» Data provided
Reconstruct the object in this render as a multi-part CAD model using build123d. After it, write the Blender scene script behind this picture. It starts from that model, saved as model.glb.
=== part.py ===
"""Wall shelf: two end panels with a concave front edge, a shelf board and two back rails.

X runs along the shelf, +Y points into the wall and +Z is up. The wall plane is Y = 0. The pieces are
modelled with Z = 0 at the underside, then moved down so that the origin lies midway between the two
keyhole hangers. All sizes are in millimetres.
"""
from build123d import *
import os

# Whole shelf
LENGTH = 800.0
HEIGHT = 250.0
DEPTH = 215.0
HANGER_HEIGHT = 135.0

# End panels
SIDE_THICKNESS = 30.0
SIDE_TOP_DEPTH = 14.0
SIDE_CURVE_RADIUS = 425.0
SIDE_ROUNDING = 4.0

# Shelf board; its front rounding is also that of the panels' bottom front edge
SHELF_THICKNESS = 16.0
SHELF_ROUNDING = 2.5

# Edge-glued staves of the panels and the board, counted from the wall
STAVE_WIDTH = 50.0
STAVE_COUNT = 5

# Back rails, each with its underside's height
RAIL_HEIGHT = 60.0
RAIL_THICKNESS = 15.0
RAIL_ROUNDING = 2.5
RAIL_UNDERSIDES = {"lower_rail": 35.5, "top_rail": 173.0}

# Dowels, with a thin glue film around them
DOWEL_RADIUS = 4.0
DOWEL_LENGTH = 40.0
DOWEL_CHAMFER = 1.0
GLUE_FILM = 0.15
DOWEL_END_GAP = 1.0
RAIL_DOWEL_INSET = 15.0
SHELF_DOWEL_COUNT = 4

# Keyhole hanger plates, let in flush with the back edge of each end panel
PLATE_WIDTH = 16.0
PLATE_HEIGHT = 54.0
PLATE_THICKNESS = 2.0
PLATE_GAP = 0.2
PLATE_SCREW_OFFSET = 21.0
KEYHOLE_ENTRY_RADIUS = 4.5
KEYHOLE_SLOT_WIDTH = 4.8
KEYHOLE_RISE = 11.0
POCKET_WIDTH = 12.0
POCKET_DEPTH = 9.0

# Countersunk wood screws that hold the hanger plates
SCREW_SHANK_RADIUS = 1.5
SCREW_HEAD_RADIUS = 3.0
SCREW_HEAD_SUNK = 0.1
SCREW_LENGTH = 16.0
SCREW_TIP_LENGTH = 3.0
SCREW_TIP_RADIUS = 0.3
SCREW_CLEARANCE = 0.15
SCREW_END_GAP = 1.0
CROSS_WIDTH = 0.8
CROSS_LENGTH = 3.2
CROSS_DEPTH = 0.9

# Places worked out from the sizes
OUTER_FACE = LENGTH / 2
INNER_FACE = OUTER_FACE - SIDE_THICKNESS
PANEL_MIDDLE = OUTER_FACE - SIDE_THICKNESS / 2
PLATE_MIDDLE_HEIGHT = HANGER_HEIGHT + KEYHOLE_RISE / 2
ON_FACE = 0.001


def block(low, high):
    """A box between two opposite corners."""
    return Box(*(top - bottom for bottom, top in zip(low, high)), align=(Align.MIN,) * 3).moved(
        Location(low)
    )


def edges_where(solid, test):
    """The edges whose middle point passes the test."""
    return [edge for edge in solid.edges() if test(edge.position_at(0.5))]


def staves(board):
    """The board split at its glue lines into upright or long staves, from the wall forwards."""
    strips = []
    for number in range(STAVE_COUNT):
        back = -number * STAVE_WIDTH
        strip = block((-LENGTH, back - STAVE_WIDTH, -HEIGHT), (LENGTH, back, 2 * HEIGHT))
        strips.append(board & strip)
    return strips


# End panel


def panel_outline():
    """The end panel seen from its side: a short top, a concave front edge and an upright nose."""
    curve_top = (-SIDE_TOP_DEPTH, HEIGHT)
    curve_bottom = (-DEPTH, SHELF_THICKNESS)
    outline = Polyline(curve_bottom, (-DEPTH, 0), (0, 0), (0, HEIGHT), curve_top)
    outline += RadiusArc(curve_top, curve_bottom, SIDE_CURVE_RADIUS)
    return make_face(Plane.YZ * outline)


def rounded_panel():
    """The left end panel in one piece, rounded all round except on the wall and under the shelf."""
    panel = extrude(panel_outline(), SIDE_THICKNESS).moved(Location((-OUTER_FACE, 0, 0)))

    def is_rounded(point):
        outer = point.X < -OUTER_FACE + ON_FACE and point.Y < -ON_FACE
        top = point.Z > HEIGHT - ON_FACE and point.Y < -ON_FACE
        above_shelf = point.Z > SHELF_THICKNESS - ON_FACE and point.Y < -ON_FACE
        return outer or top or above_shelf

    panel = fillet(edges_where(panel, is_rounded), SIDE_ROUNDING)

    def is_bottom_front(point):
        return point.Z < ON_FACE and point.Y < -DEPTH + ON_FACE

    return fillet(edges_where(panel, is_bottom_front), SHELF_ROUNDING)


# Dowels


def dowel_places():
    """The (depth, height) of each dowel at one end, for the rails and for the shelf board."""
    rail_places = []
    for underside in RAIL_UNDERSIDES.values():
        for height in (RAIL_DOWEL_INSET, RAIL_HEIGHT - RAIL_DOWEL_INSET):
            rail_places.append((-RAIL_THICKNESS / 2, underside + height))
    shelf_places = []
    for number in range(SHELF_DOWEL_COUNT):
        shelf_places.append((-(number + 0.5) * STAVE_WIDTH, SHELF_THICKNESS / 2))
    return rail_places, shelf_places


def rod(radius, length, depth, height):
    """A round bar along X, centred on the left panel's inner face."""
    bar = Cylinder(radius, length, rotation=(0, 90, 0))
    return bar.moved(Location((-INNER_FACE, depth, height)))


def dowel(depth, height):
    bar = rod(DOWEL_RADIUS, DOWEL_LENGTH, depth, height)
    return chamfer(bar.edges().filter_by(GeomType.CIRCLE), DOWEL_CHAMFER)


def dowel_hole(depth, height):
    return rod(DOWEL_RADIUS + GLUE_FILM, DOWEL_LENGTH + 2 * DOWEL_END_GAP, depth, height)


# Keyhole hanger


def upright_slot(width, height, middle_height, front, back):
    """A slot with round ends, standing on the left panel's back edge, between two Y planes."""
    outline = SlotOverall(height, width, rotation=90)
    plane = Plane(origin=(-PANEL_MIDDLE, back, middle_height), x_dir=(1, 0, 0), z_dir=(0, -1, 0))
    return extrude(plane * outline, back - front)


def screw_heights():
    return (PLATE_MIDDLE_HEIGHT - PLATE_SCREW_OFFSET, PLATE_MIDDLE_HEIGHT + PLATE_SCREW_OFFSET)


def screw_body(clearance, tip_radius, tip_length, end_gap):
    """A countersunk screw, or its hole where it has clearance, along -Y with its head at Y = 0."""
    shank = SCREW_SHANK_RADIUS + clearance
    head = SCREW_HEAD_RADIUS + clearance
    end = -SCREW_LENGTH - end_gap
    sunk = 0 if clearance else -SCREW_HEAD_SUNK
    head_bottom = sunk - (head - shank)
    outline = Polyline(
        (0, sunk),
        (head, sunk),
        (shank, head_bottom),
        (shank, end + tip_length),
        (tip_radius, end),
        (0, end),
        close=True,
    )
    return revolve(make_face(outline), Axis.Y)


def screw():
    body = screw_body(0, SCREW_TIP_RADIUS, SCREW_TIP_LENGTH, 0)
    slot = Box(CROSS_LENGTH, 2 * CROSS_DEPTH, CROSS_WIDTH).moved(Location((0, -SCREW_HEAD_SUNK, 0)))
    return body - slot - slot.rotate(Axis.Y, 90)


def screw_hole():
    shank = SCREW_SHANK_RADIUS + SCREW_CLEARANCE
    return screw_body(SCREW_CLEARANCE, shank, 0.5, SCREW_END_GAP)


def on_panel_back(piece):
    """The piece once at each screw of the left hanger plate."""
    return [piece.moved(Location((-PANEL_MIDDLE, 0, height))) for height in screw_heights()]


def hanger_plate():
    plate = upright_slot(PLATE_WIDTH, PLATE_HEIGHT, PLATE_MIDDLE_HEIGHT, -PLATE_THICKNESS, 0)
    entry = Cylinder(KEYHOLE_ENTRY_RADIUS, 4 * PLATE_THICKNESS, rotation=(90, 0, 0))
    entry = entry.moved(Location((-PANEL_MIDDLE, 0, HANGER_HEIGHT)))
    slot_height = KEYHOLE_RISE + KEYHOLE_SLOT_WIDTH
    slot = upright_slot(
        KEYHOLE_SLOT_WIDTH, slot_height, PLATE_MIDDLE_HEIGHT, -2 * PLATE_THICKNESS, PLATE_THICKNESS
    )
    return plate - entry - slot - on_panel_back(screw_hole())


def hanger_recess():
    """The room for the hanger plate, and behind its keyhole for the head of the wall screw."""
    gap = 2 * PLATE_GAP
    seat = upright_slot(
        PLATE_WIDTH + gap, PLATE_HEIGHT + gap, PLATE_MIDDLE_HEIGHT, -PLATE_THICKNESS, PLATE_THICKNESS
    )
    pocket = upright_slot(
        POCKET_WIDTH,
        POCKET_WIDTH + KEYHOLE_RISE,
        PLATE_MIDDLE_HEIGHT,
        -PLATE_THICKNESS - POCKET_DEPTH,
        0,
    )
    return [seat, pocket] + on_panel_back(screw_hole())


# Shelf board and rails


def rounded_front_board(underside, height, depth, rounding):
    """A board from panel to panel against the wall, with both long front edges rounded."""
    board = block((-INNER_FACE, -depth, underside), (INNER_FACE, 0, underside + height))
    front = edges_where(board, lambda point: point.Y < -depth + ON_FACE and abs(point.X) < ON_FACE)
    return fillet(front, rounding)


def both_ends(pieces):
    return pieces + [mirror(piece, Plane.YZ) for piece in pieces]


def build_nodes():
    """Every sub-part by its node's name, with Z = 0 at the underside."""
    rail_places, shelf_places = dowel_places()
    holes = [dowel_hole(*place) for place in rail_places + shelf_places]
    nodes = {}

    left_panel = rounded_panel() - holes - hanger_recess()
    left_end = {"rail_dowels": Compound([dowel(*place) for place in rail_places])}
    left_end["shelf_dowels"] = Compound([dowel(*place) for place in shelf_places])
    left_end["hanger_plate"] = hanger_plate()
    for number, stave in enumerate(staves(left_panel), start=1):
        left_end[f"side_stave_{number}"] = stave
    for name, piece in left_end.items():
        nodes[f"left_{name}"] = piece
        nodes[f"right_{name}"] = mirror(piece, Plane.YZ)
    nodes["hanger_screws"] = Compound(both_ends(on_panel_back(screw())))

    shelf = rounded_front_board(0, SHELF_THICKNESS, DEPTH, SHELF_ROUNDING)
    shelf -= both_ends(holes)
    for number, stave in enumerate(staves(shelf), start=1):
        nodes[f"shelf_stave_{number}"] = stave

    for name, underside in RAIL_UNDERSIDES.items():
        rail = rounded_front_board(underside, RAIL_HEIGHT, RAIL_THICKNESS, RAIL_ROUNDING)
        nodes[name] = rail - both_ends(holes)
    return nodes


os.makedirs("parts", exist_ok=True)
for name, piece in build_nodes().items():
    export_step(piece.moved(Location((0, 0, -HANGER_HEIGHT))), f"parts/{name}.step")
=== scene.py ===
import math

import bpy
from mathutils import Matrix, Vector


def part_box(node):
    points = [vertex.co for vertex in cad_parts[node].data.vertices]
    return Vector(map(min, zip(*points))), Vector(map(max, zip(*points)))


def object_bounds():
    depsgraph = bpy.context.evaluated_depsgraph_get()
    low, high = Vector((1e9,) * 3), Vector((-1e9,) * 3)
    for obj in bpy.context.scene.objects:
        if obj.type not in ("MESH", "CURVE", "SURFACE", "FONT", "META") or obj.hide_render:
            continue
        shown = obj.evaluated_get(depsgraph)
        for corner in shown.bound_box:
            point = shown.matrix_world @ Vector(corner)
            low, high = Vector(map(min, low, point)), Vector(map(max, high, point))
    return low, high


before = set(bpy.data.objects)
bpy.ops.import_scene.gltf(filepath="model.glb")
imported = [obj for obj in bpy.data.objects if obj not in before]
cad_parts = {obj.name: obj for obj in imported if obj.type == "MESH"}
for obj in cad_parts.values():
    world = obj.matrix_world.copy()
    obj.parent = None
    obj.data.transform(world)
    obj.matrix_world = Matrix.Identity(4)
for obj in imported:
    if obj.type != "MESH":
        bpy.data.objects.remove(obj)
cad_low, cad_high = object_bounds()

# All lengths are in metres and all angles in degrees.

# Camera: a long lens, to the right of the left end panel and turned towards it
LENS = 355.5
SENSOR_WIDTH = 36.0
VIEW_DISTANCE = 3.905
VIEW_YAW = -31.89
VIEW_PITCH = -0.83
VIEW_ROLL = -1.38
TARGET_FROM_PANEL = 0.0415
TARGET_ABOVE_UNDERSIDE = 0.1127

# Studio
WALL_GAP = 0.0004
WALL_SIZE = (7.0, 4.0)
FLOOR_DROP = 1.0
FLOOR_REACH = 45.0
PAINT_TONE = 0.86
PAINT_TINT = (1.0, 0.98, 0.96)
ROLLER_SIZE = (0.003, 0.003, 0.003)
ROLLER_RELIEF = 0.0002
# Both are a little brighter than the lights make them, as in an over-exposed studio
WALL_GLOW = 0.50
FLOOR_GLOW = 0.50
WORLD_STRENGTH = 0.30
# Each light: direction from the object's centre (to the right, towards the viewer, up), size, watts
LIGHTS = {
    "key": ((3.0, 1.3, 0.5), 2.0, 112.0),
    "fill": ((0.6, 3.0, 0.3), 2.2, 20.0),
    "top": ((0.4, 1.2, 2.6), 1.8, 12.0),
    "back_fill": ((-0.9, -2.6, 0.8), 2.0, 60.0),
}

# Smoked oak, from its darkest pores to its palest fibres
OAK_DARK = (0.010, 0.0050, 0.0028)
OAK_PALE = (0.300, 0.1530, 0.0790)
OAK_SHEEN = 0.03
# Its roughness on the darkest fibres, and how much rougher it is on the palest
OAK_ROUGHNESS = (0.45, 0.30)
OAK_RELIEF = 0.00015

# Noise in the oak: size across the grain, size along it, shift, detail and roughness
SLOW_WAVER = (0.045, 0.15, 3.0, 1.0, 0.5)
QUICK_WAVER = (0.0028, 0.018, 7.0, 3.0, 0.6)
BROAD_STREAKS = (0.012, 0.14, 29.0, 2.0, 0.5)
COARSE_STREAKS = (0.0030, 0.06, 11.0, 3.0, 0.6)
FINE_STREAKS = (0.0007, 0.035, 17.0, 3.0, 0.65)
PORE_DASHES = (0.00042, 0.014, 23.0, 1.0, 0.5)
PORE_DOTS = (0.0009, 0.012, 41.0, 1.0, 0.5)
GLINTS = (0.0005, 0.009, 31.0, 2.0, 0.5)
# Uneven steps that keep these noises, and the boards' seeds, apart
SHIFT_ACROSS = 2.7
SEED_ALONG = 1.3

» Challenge
Copy out only the lines above from the one with "SHELF_THICKNESS, DEPTH, SHELF_ROUNDING)" to the one with "before = set(bpy.data.objects)", inclusive, exactly as they stand.

» Exercise result
    shelf = rounded_front_board(0, SHELF_THICKNESS, DEPTH, SHELF_ROUNDING)
    shelf -= both_ends(holes)
    for number, stave in enumerate(staves(shelf), start=1):
        nodes[f"shelf_stave_{number}"] = stave

    for name, underside in RAIL_UNDERSIDES.items():
        rail = rounded_front_board(underside, RAIL_HEIGHT, RAIL_THICKNESS, RAIL_ROUNDING)
        nodes[name] = rail - both_ends(holes)
    return nodes


os.makedirs("parts", exist_ok=True)
for name, piece in build_nodes().items():
    export_step(piece.moved(Location((0, 0, -HANGER_HEIGHT))), f"parts/{name}.step")
=== scene.py ===
import math

import bpy
from mathutils import Matrix, Vector


def part_box(node):
    points = [vertex.co for vertex in cad_parts[node].data.vertices]
    return Vector(map(min, zip(*points))), Vector(map(max, zip(*points)))


def object_bounds():
    depsgraph = bpy.context.evaluated_depsgraph_get()
    low, high = Vector((1e9,) * 3), Vector((-1e9,) * 3)
    for obj in bpy.context.scene.objects:
        if obj.type not in ("MESH", "CURVE", "SURFACE", "FONT", "META") or obj.hide_render:
            continue
        shown = obj.evaluated_get(depsgraph)
        for corner in shown.bound_box:
            point = shown.matrix_world @ Vector(corner)
            low, high = Vector(map(min, low, point)), Vector(map(max, high, point))
    return low, high


before = set(bpy.data.objects)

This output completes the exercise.